How M-Pesa Robs the Government
To understand how M-Pesa affects the amount of revenue the government collects from seigniorage, you need to know exactly how its service works. So, when an M-Pesa user wants to transfer a certain amount of money to someone else, she would go to an M-Pesa agent and pay them cash in exchange for virtual credit, known as e-float, which is loaded onto her phone. This e-float can then be swapped and transferred between mobile users with a text message and a system of codes. The recipient of the e-float takes her mobile phone to her nearest M-Pesa agent when she wants to cash in, and swaps her text message code back for physical money.
So what does that have to do with seigniorage revenue? Well, the thing is that at any given point in time there is a certain amount of M-Pesa’s e-float in circulation and, as M-Pesa’s popularity grows, so does the amount of its currency in circulation. And, as Kaminska notes, “[the] more currency circulates and is transformed into M-pesa, the less physical banknote cash goes round in its place”. The need for fewer banknotes leads to a more sporadic use of the government’s printing press and that, Kaminska warns, “undermines an important source of revenue for the state”. That source is, of course, seigniorage.
But why is that a problem? Well, the thing is that governments don’t like having their revenues shrink and, if they can, will always try to offset their losses. However, such efforts often lead to undesirable consequences. In M-Pesa’s case, Kenya’s government could ban the service or otherwise force it out of business, but at this stage that would certainly prove prohibitively unpopular. So instead, as Kaminska notes, they have decided to levy a tax—a still unpopular decision, but one with altogether more bearable consequences. Yet, surely governments can do better than that, can’t they? Well, that is what Jean-Fran?ºois Groff, the aforementioned Mobino boss, believes.
The Mobino Solution
Here is how Groff sums up the issue:
I’m warning countries to beware and not go the route of Kenya. The state is losing seigniorage revenue on cash but the special tax on mobile money transactions makes them look like the villains.
So what is Groff’s solution? Well, if I understand it correctly, he proposes to help governments keep all of their currency in circulation by avoiding M-Pesa-like e-float leakages into a parallel financial universe. As the above warning indicates, it is too late for such a strategy to be implemented in Kenya, but other governments can still save themselves. To achieve this objective, the governments at issue would need to create in effect their own M-Pesas.
And that is precisely where Mobino comes in. In its “Mobino for central banks” section, the start-up’s website offers “an infrastructure to manage the circulation of e-money” to help governments to “[p]rovide a national mobile money infrastructure for all your citizens”. Noting that Mobino’s “closest equivalent is dwolla in the US”, Kaminska fills in the details:
Mobino’s system aims to cut out as many intermediaries from the debit process as possible by getting you, the customer, to strike up a single direct debit agreement with itself.

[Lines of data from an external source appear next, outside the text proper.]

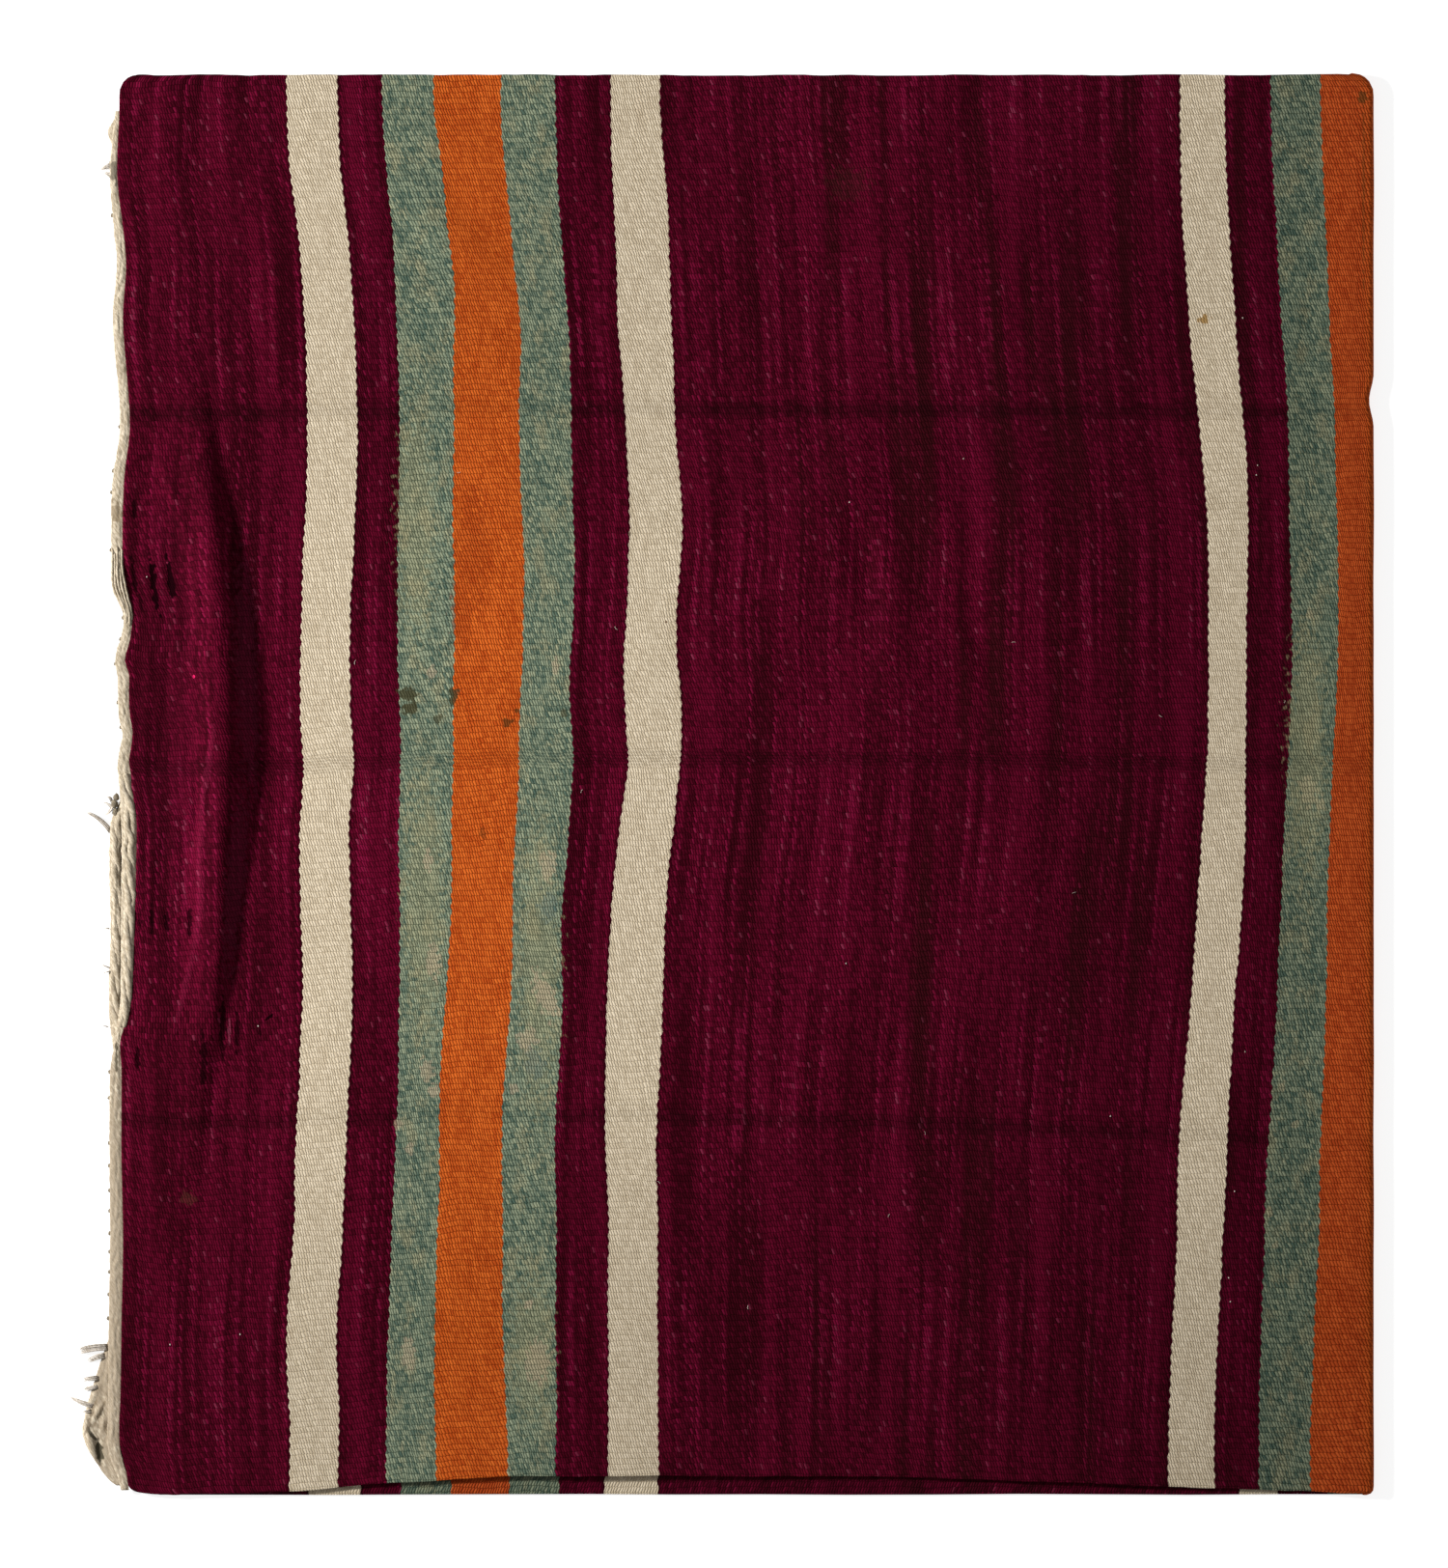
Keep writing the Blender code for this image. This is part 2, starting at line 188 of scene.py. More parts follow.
# Corners, named by where they lie
UPPER_END_TOP_RADIUS = 17 * MM
UPPER_END_BOTTOM_RADIUS = 6 * MM
FOLD_TOP_RADIUS = 17 * MM
FOLD_BOTTOM_RADIUS = 5 * MM

GUIDES = (
    Guide(158, ((6, 150.5), (57, 151.3), (133, 148), (232, 154), (311, 156.5), (377, 160), (464, 162.5),
                (528, 160.7), (584, 159), (639, 163.3), (697, 160.7), (751, 160), (817, 162.5), (893, 166),
                (962, 166.7), (1027, 164), (1114, 159), (1180, 150.5), (1254, 148))),
    Guide(202, ((6, 193.5), (57, 195), (133, 192), (232, 198), (311, 200.5), (377, 204), (464, 206.5),
                (528, 204.7), (584, 203), (639, 207.3), (697, 204.7), (751, 204), (817, 206.5), (893, 210),
                (962, 210.7), (1027, 208), (1114, 203), (1180, 195), (1254, 193))),
    Guide(244, ((15, 236), (382, 247.5), (510, 248), (587, 247.3), (656, 248.8), (775, 246.2), (929, 248),
                (1100, 243), (1180, 236), (1246, 232.6))),
    Guide(290, ((15, 280.4), (126, 278), (254, 283), (339, 283), (510, 293.3), (681, 295.8), (938, 295.8),
                (1066, 295.8), (1160, 287), (1246, 278))),
    Guide(347, ((15, 344.6), (83, 341), (211, 339.4), (339, 340.3), (468, 348), (553, 348.8), (639, 353),
                (810, 358.2), (955, 353), (1023, 355.7), (1109, 347), (1246, 337.7))),
    Guide(393, ((15, 386.5), (200, 386.5), (297, 385.6), (425, 392.4), (502, 391.6), (553, 395.9),
                (596, 399.3), (642, 401.9), (707, 398.4), (775, 402.5), (900, 401), (1000, 399),
                (1246, 385.6))),
    Guide(443, ((15, 432.6), (211, 432.6), (339, 430.1), (502, 434.3), (553, 439.5), (604, 445.5),
                (642, 450.6), (673, 448), (724, 446.3), (775, 448.9), (870, 451.4), (981, 445.5),
                (1041, 441.2), (1246, 435.2))),
    Guide(489, ((15, 477), (126, 477), (297, 475.4), (425, 480.5), (528, 483.9), (596, 492.5),
                (681, 496.8), (767, 492.5), (852, 497.6), (938, 492.5), (1152, 483.9), (1246, 478))),
    Guide(946, ((15, 927.7), (168, 933.7), (314, 938.8), (425, 947.3), (553, 956.7), (681, 963.6),
                (870, 962.7), (955, 954.2), (1041, 945.6), (1246, 938.8))),
    Guide(986, ((15, 968.7), (211, 976.4), (339, 981.5), (425, 985.8), (553, 995.2), (724, 997),
                (912, 997), (1041, 986.7), (1246, 977.3))),
    Guide(1025, ((15, 1008), (254, 1014), (425, 1024.3), (553, 1028.6), (724, 1037), (938, 1033.7),
                 (1109, 1024.3), (1246, 1019.2))),
    Guide(1067, ((15, 1054.2), (254, 1061.9), (425, 1067), (596, 1071.3), (724, 1078.2), (938, 1076.4),
                 (1109, 1068), (1246, 1062.8))),
)
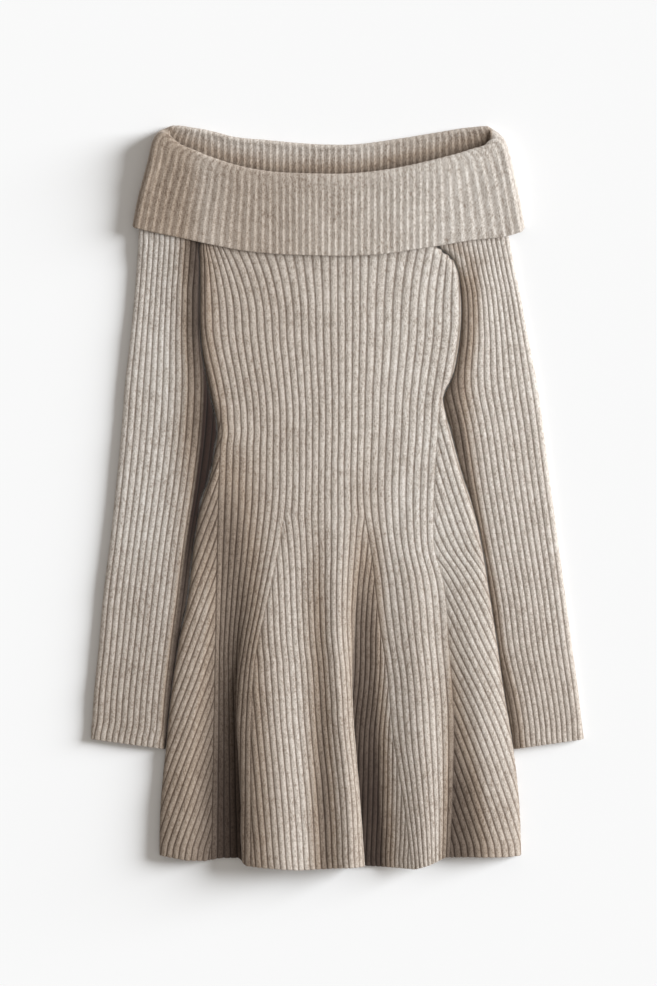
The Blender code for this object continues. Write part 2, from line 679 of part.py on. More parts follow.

The company then charges the customer for transactions conducted with partner vendors, whilst the customer deals only with Mobino rather than a multitude of online or retail vendors.
By the way, Mobino’s fee is “as little as 1%” of the transaction amount, charged to the merchant. But how does Mobino solve the currency leakage problem? Well, Kaminska tells us the following:
But the transaction itself?áis?áautomatic, and most importantly, does not require you to hold a pre-existing float on your account (though you can choose to keep a small one if you so desire).
For as long as the transaction takes to settle, the “money” in question exists in the ether as monetary base.
Yet, it seems to me that, for as long as users can keep money in their Mobino accounts, there is a blurring of the differences between Mobino’s operation and what M-Pesa is doing. Mobino may not call the money kept into its system e-float, as M-Pesa does, or anything else, for that matter, but otherwise it is the same thing—currency that remains trapped in Mobino’s system. If that option were eliminated, however, the leakage would be avoided.
Isn’t it amazing that only a few years after it was started, M-Pesa now influences macroeconomic decisions in Kenya? I think it is. I also believe that mobile payments services of the type provided by M-Pesa should remain the domain of private enterprises and that the government should stay out of them. If there are legitimate concerns about issues like seigniorage revenue, governments could assess transaction fees to offset their losses. No one would enjoy such fees, but they are preferable to the alternative.